* PROVIDED RECORDS *

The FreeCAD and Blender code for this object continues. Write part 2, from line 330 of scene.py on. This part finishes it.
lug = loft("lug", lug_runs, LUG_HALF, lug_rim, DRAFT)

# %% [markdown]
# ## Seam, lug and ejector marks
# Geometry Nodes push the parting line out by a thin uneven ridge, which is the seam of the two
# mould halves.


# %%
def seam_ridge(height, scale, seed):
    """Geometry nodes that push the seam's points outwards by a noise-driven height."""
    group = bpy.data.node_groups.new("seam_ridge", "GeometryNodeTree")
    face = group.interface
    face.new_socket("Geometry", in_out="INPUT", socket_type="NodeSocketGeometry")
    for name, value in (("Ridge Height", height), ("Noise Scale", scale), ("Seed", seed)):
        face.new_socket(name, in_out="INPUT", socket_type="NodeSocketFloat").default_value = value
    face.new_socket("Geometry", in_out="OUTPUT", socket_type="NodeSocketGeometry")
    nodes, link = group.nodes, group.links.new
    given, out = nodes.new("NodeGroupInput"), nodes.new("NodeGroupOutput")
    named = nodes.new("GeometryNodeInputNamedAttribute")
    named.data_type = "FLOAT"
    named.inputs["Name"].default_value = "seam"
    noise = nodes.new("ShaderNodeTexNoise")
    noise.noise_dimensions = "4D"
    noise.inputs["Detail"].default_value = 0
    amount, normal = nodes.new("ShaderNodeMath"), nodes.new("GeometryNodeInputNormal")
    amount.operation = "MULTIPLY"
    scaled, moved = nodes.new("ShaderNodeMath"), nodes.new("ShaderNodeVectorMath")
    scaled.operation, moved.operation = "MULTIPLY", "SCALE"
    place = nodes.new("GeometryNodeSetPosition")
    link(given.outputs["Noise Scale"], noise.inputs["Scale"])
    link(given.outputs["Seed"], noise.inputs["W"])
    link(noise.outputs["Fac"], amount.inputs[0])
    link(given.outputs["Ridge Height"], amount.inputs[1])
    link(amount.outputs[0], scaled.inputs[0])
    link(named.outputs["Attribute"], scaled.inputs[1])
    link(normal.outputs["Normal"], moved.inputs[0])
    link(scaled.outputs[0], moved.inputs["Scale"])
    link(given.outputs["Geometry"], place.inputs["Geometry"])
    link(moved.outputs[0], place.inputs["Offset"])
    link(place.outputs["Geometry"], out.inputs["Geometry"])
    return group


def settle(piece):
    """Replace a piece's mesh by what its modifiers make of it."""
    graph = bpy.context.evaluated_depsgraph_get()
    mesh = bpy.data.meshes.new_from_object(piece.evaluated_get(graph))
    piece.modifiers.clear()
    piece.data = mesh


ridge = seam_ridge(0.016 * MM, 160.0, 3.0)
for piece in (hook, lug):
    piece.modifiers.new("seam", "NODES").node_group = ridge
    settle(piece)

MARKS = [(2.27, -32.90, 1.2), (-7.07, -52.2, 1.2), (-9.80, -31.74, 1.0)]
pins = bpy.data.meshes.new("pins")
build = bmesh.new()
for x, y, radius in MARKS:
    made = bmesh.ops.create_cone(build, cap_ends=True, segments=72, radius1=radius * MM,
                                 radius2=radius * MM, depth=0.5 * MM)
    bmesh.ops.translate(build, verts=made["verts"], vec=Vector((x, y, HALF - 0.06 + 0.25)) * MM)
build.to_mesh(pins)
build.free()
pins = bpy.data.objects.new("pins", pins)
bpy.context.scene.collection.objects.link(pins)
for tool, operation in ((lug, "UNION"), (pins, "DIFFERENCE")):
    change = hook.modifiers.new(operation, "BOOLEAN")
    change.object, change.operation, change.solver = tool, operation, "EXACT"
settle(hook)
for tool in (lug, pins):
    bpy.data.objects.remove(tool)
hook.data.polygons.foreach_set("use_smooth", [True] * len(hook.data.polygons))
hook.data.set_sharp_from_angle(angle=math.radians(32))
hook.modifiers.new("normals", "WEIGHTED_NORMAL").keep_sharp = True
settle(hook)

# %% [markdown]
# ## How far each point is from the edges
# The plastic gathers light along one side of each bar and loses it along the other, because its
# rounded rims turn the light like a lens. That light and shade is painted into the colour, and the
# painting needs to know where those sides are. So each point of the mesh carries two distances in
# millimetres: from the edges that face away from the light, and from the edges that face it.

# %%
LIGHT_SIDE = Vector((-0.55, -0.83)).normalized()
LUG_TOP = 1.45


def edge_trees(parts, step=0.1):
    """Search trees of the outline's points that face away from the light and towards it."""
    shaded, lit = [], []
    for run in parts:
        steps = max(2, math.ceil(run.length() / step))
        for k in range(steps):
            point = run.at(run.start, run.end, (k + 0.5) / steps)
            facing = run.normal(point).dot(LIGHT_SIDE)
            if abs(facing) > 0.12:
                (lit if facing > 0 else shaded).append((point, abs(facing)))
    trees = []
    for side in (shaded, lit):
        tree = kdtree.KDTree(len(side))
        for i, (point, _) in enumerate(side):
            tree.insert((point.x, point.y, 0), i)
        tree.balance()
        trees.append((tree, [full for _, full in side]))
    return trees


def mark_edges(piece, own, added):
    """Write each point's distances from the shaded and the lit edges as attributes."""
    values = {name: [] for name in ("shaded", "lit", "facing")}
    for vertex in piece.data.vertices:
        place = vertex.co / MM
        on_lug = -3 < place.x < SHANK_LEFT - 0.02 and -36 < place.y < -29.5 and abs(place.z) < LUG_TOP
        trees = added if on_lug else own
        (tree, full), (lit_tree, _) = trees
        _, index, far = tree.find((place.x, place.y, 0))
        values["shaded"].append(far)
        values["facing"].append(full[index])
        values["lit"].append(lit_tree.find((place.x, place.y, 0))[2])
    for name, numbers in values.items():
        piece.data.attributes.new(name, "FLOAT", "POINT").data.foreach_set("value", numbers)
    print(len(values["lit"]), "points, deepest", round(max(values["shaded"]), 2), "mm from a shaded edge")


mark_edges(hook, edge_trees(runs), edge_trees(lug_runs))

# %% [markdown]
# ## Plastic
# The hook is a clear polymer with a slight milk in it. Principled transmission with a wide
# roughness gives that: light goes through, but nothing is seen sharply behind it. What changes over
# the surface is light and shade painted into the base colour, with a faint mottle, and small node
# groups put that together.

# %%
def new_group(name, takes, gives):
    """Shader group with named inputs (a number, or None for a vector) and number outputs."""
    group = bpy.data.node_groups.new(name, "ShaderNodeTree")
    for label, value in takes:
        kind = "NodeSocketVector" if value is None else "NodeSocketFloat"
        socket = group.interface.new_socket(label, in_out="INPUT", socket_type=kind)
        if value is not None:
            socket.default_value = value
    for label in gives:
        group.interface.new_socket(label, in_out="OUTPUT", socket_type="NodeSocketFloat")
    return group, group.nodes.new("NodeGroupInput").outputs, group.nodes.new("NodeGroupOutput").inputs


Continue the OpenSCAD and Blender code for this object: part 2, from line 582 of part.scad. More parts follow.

* GIVEN EXERCISE *
Return only the lines from the beginning of the material up to and including the line with "# mould halves.", exactly as written.

* ANSWER TO THIS TASK *
The FreeCAD and Blender code for this object continues. Write part 2, from line 330 of scene.py on. This part finishes it.
lug = loft("lug", lug_runs, LUG_HALF, lug_rim, DRAFT)

# %% [markdown]
# ## Seam, lug and ejector marks
# Geometry Nodes push the parting line out by a thin uneven ridge, which is the seam of the two
# mould halves.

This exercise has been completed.